Should Baby Bells be rewarded for anticompetitive behavior?

I have commented on several occasions in this column that I oppose the Tauzin-Dingell bill. The bill proposes to roll back several provisions in the 1996 Telecommunications Act, enabling Incumbent Local Exchange Carriers (ILECs, or Baby Bells) to more easily offer long distance data services in their areas, among other things. My opposition is mainly based on my belief that it will be bad for consumers because it will strengthen the Baby Bells’ stranglehold on local competition. As the bill nears a vote on the House floor, I wanted to use this space to elaborate.

As I said, my arguments are based on projections of what will happen to consumer choice when the anticompetitive behavior of the Baby Bells is legalized by the bill. These projections are disputed by the bill’s supporters, who claim the Baby Bells will give consumers better services at lower prices even though consumer choice is greatly diminished. As a customer of Qwest, I have a hard time believing in the good faith of the Baby Bells. But I see no way of winning an argument about what lies ahead.

So I will turn my attention to the ILECs’ past actions as an alternative argument. There is another source of opposition that others have expressed, and it cannot be disputed. The Baby Bells have repeatedly broken the law by excluding Competitive Local Exchange Carriers (CLECs) from access to their systems, and they should not be rewarded for doing so. The reason I have not expressed this source of opposition in the past is that it was mostly based on hearsay. CLEC executives we talked to repeatedly told us that they were not granted access to networks as guaranteed by the act.

A story on our site over the weekend goes beyond hearsay to point out the facts of public record in the case of anticompetitive behavior. Baby Bells have paid $1.84 billion in fines related to this and similar illegal behavior since the 1996 Telecom Act was passed. This fact was pointed out by Voices for Choices, a group representing the CLECs in Washington. The Baby Bells have clearly taken a maverick approach to the law since its passage. It is cheaper to pay fines for anticompetitive behavior than it is to succumb to competition. In fact, $1.84 billion is nothing compared to the $851 billion in revenue these companies have logged since 1996.

In my view, it would be irresponsible for Congress to pass a bill that effectively makes this anticompetitive behavior legal.

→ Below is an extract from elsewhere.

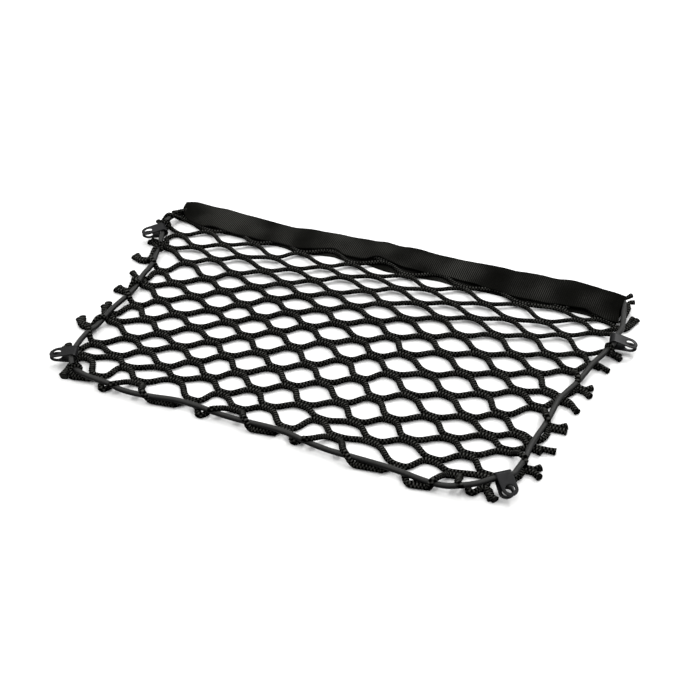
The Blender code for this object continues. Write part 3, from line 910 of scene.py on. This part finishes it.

Not only would it remove the fines from the equation, it would reward the ILECs for breaking the law. It would be like passing a law that makes it legal for Microsoft to bundle every desktop application it makes into the next version of Windows after all it has done to use its monopoly to squash competition. And considering the ILECs’ record, who could say with a straight face that they would use this new power to do what is best for consumers?